LRP-5 and LRP-6 are highly homologous proteins with key functions in canonical Wnt signaling. Alteration in genes encoding these receptors or their interacting proteins is linked to human diseases and, for that reason, they have been a major focus of drug development efforts to treat several human conditions, including osteoporosis, cancer and metabolic disease [48]. Sclerostin is a circulating osteocyte-derived glycoprotein produced by the osteocytes that in a paracrine fashion negatively regulates Wnt signaling after binding the LRP5/LRP6 co-receptors in osteoblastic cells and its pharmacologic inhibition produces bone anabolic effects [49]. Conversely, endocrine effects of sclerostin on muscle morphology remain unknown, and very little data are reported in the literature [50].

In the present study, the genes encoding the receptors for the above outlined hormones were detected in a limited number of collected hSkMCs. Moreover, all the assayed receptor genes significantly increase during in vitro myogenesis of hSkMCs, supporting their role in the maturation of the human skeletal muscle. The fact that the two sclerostin receptors LRP-5 and LRP-6 are expressed in hSkMCs is opens for this important osteocytic protein a function as a hormone in the reciprocal interaction between bone and skeletal muscle. Interestingly, also the expression of the gene encoding Irisin, an important hormone produces by mature skeletal muscle tissue that affects cortical bone [51] increases during the process of in vitro differentiation of the hSkMCs.


In conclusion, our results have demonstrated the utility of skeletal muscle satellite cells, isolated from human biopsies, as an in vitro cell model to study the myogenesis process and the characterization of the skeletal muscle as an endocrine apparatus and a target organ for several hormones. In fact, all the assayed hormone receptor genes may represent feasible targets during skeletal muscle regeneration to be modulated throughout the skeletal muscle differentiation pathway.
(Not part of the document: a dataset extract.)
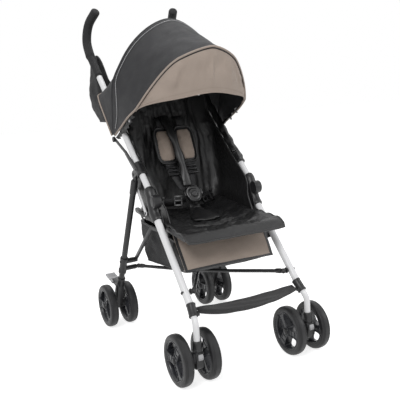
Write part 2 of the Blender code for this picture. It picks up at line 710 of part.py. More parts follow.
def canopy_bow(bow, across, widen=0.0):
    """A point on a bow: straight up both sides from the hinge, then over in a flat arch.

    bow is (angle up from -Y, straight side, arch height, roundness); across runs -1 to 1 over the top.
    """
    angle, straight, height, roundness = bow
    share = abs(across)
    if share > CANOPY_SHOULDER:
        side = 1.0
        radius = straight * (1 - share) / (1 - CANOPY_SHOULDER)
    else:
        turn = share / CANOPY_SHOULDER * math.pi / 2
        side = math.sin(turn) ** (2 / roundness)
        radius = straight + height * math.cos(turn) ** (2 / roundness)
    half_width = CANOPY_HALF_WIDTH - CANOPY_TAPER * ease(radius, 0.15, 0.25) + widen
    radius += widen
    y = CANOPY_HINGE[0] - radius * math.cos(angle)
    z = CANOPY_HINGE[1] + radius * math.sin(angle)
    return Vector((math.copysign(half_width * side, across), y, z))


def make_canopy(skins):
    """Two gores and a visor, straight from bow to bow; the front gore slides over the rear one."""
    hinge = (0.0, *CANOPY_HINGE)
    reach = 0.965

    def front_line(across, up):
        drop = ease(abs(across), CANOPY_SHOULDER, CANOPY_SHOULDER + 0.12)
        angle = mix(FRONT_BOW[0], VISOR_BOW[0] + VISOR_LIFT, drop) + up
        straight = mix(FRONT_BOW[1], VISOR_BOW[1], drop)
        height = mix(FRONT_BOW[2], VISOR_BOW[2], drop)
        return (angle, straight, height, FRONT_BOW[3])

    def rear_gore(across, up):
        return mix(canopy_bow(MIDDLE_BOW, across * reach), canopy_bow(REAR_BOW, across * reach), up)

    def front_gore(across, up):
        across = across * reach
        front = canopy_bow(front_line(across, 0.0), across, GORE_LAP)
        return mix(front, canopy_bow(MIDDLE_BOW, across, GORE_LAP), up)

    def visor(across, up):
        across = across * (CANOPY_SHOULDER + 0.03)
        lift = VISOR_LIFT * ease(abs(across), 0.2, CANOPY_SHOULDER)
        edge = (VISOR_BOW[0] + lift, *VISOR_BOW[1:])
        top = (front_line(across, -0.014)[0], *FRONT_BOW[1:])
        return mix(canopy_bow(edge, across), canopy_bow(top, across), up)

    gore = sheet("canopy_rear_gore", rear_gore, 20, 4, CANOPY_THICKNESS, skins["canopy_cloth"])
    for _, side in SIDES:
        ends = [on_side(side, FRAME_X, upper_point(d)) for d in (0.2, 0.5)]
        combine(gore, rod(*ends, UPPER_RADIUS + 0.0012), "DIFFERENCE")
    sheet("canopy_front_gore", front_gore, 20, 3, CANOPY_THICKNESS, skins["canopy_cloth"], hinge)
    sheet("canopy_visor", visor, 18, 2, CANOPY_THICKNESS, skins["beige_cloth"], hinge)


def back_line(z):
    share = (z - BACK_LOW[1]) / (BACK_HIGH[1] - BACK_LOW[1])
    return mix(BACK_LOW[0], BACK_HIGH[0], share)


def make_seat(skins):
    """Back cloth with wings and upright folds, seat cloth with a rolled front edge, and calf cloth."""
    def wing_line(z):
        run = (UPPER_HIGH[0] - UPPER_LOW[0]) / (UPPER_HIGH[1] - UPPER_LOW[1])
        return UPPER_LOW[0] + (z - UPPER_LOW[1]) * (run if z > UPPER_LOW[1] else 0.55)

    def back(across, up):
        swing = math.sin(across * math.pi / 2)
        share = abs(swing) ** 4.5
        z = mix(0.400 + 0.046 * min(share * 4, 1.0), 0.768, up)
        half_width = mix(BACK_FOOT_HALF_WIDTH, CLOTH_HALF_WIDTH, ease(z, 0.445, 0.50))
        depth = back_line(z)
        rise = math.sin(math.pi * min(up * 1.3, 1.0))
        fold = 0.0035 * math.cos(swing * 5 * math.pi) * rise * (1 - share)
        y = mix(depth, min(wing_line(z), depth), share) + fold
        return Vector((half_width * swing, y, z))

    hinge = (0.0, *BACK_LOW)
    sheet("back_cover", back, 26, 7, 0.005, skins["black_cloth"], hinge)

    def seat(across, up):
        y = mix(-0.224, 0.118, up)
        rail = mix(RAIL_FRONT[1], RAIL_REAR[1], (y - RAIL_FRONT[0]) / (RAIL_REAR[0] - RAIL_FRONT[0]))
        half_width = mix(FLAP_HALF_WIDTH, CLOTH_HALF_WIDTH, ease(y, -0.165, -0.130))
        sag = 0.026 * (1 - min(abs(across) / 0.84, 1.0) ** 2.5) * ease(y, -0.215, -0.08)
        crease = 0.002 * math.cos(y * 150) * (1 - abs(across) ** 4) * ease(y, -0.05, 0.1)
        lift = 0.0135
        drop = 0.019 * (1 - ease(y, -0.236, -0.206)) ** 2
        return Vector((half_width * across, y, rail + lift - sag - drop + crease))

    sheet("seat_cover", seat, 12, 10, 0.005, skins["black_cloth"])

    def calf(across, up):
        z = mix(0.286, 0.362, up)
        y = mix(-0.166, -0.148, up) - 0.004 * math.cos(across * math.pi / 2)
        return Vector((CALF_HALF_WIDTH * across, y, z))

    sheet("calf_panel", calf, 10, 4, 0.004, skins["beige_cloth"])


def rounded_rectangle(half_x, y_low, y_high, z, corner, steps=4):
    """Points round a rounded rectangle at height z; z may be a function of y."""
    points = []
    corners = (
        (half_x - corner, y_high - corner, 0),
        (-half_x + corner, y_high - corner, 90),
        (-half_x + corner, y_low + corner, 180),
        (half_x - corner, y_low + corner, 270),
    )
    for x, y, start in corners:
        for i in range(steps + 1):
            turn = math.radians(start + 90 * i / steps)
            px = x + corner * math.cos(turn)
            py = y + corner * math.sin(turn)
            points.append(Vector((px, py, z(py) if callable(z) else z)))
    return points


def tub(levels, wall, corner):
    """An open-topped bag: levels are (half_x, y_low, y_high, z) from the floor up."""
    outer = [rounded_rectangle(hx, yl, yh, z, corner) for hx, yl, yh, z in levels]
    inner = []
    for i, (hx, yl, yh, z) in enumerate(levels):
        height = z
        if i == 0:
            height = raised(z, wall)
        inner.append(rounded_rectangle(hx - wall, yl + wall, yh - wall, height, corner - wall / 2))
    return loft(outer + inner[::-1])


def raised(z, amount):
    if callable(z):
        return lambda y: z(y) + amount
    return z + amount


def make_bags(skins):
    """The basket under the seat, the pocket behind the back and the strap across the front legs."""
    def floor(y):
        return mix(0.264, 0.2425, (y + 0.125) / 0.305)

    def brim(y):
        return mix(0.345, 0.372, (y + 0.125) / 0.305)

    def middle(share):
        return lambda y: mix(floor(y), brim(y), share)

    wide = BASKET_HALF_WIDTH
    basket = tub(
        [
            (wide - 0.016, -0.100, 0.160, floor),
            (wide - 0.004, -0.114, 0.176, middle(0.22)),
            (wide, -0.122, 0.184, middle(0.6)),
            (wide, -0.126, 0.186, brim),
        ],
        0.004, 0.030,
    )
    add("storage_basket", basket, skins["black_cloth"])

    half = POCKET_HALF_WIDTH
    front, back = POCKET_FRONT_Y, POCKET_BACK_Y
    low, high = POCKET_LOW_Z, POCKET_HIGH_Z
    pocket = tub(
        [
            (half - 0.030, front + 0.020, back - 0.030, low),
            (half - 0.008, front + 0.006, back - 0.007, low + 0.030),
            (half, front, back, low + 0.095),
            (half - 0.002, front + 0.004, back - 0.010, high),
        ],
        0.004, 0.022,
    )
    add("rear_pocket", pocket, skins["black_cloth"])

    def strap(across, up):
        sag = 1 - across * across
        z = 0.2085 - 0.024 * sag + mix(-1, 1, up) * mix(0.013, 0.018, sag)
        y = mix(-0.266, -0.242, up) - 0.014 * sag
        return Vector((STRAP_HALF_WIDTH * across, y, z))

    sheet("footrest_strap", strap, 14, 3, 0.003, skins["webbing"])


def make_harness(skins):
    """Shoulder pads, webbing, and the buckle with its button."""
    width, depth, height = PAD_SIZE
    for word, side in SIDES:
        centre = Vector((side * PAD_CENTRE[0], PAD_CENTRE[1], PAD_CENTRE[2]))
        rings = []
        for share in (0.0, 0.06, 0.2, 0.5, 0.8, 0.94, 1.0):
            swell = max(math.sin(math.pi * share), 0.0) ** 0.35
            wide = mix(0.5, 1.0, swell) * width / 2
            deep = mix(0.35, 1.0, swell) * depth / 2
            level = centre + Vector((0, 0, (share - 0.5) * height))
            outline = []
            for i in range(16):
                turn = 2 * math.pi * i / 16
                c, s = math.cos(turn), math.sin(turn)
                px = wide * math.copysign(abs(c) ** 0.6, c)
                py = deep * math.copysign(abs(s) ** 0.8, s)
                outline.append(level + Vector((px, py, 0)))
            rings.append(outline)
        add(f"shoulder_pad_{word}", loft(rings), skins["beige_cloth"])

    def ribbon(points, across):
        across = Vector(across).normalized()
        path = [Vector(p) for p in points]
        rings = []
        for point, (tangent, _, _) in zip(path, frames(path)):
            lift = tangent.cross(across).normalized() * (WEBBING_THICKNESS / 2)
            wide = across * (WEBBING_WIDTH / 2)
            low, high = point - lift, point + lift
            rings.append([low - wide, low + wide, high + wide, high - wide])
        return loft(rings)

    solids = [block((-0.0155, 0.0495, 0.4285), (0.0155, 0.0600, 0.4505))]
    solids.append(ribbon([(0, 0.0535, 0.4365), (0, 0.040, 0.424), (0, 0.024, 0.418)], (1, 0, 0)))
    for side in (LEFT, RIGHT):
        x = side * PAD_CENTRE[0]
        near = 0.0553 + side * 0.0005
        shoulder = [
            (x, 0.1655, 0.695),
            (x, 0.1620, 0.565),
            (x * 0.7, 0.1175 + side * 0.0005, 0.490),
            (side * 0.003, near, 0.4405),
        ]
        lap = [
            (side * 0.007, 0.0556, 0.4385),
            (side * 0.044, 0.078, 0.437),
            (side * 0.082, 0.103, 0.438),
        ]
        solids.append(ribbon(shoulder, (1, 0, 0)))
        solids.append(ribbon(lap, (0, -0.25, 1)))
    build("harness", skins["webbing"], solids)

    cx, cy, cz = BUCKLE_CENTRE
    lean = Matrix.Rotation(math.radians(-35), 4, "X")
    spot = Matrix.Translation(BUCKLE_CENTRE) @ lean @ Matrix.Translation((0, -0.016, 0))

    def placed(bm):
        bmesh.ops.transform(bm, verts=bm.verts, matrix=spot)
        return bm

    case = block((-0.022, -0.006, -0.024), (0.022, 0.006, 0.024))
    bmesh.ops.bevel(case, geom=case.edges[:], offset=0.003, segments=2, affect="EDGES", profile=0.5)
    recess = rod((0, -0.0075, 0), (0, -0.0010, 0), 0.0094, 20)
    build("buckle", skins["moulded_black"], [placed(case)], [placed(recess)], (cx, cy, cz))
    button = rod((0, -0.0072, 0), (0, -0.0042, 0), 0.0090, 20)
    build("buckle_button", skins["moulded_grey"], [placed(button)], (), (cx, cy, cz))


def main():
    for old in list(bpy.data.objects):
        bpy.data.objects.remove(old)
    empty("stroller", (0, -CENTRE_Y, 0))
    bpy.context.view_layer.update()
    skins = make_materials()
    make_wheels(skins)
    for word, side in SIDES:
        make_caster(word, side, skins)
        make_front_leg(word, side, skins)
        make_housing(word, side, skins)
        make_upper_tube(word, side, skins)
        make_grip(word, side, skins)
        make_clamp(word, side, skins)
        make_rear_leg(word, side, skins)
        make_linkage(word, side, skins)
    make_braces(skins)
    make_canopy(skins)
    make_seat(skins)
    make_bags(skins)
    make_harness(skins)


main()
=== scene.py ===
"""Looks of the umbrella-fold stroller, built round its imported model.

Metres, +Z up. Places are written as the model's own source has them, with Y from just in front of the
seat back; SHIFT moves them into the row frame. Left is -X and the stroller faces -Y.
"""
import bisect
import math

import bmesh
import bpy
from mathutils import Matrix, Vector, noise
from mathutils.geometry import convex_hull_2d


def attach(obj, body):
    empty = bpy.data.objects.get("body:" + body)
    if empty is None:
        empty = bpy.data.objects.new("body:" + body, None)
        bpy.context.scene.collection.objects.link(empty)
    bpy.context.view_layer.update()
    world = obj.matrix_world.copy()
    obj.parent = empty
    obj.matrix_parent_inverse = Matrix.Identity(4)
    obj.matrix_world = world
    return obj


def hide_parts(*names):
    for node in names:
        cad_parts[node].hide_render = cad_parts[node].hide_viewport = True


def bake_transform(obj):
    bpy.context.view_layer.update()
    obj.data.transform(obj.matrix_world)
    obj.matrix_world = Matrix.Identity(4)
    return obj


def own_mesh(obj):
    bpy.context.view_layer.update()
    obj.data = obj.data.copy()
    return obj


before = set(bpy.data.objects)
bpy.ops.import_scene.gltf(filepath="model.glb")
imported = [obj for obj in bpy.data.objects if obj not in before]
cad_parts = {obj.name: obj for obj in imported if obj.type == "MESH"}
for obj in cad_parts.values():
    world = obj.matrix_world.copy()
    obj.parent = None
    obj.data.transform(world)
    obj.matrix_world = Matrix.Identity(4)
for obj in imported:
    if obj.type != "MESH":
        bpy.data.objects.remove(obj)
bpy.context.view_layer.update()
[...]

Similarly, muscle function should be evaluated in patients suffering of various endocrinopathies, a problem not routinely carried out by the endocrinologists. These findings could stimulate further research for a better understanding of disorders associated with impaired adult myogenesis, to help identify novel therapeutic interventions for these conditions. Future developments of this research will include the enlargement of the culture collection and the characterization of the novel evidenced targets in human skeletal myogenesis.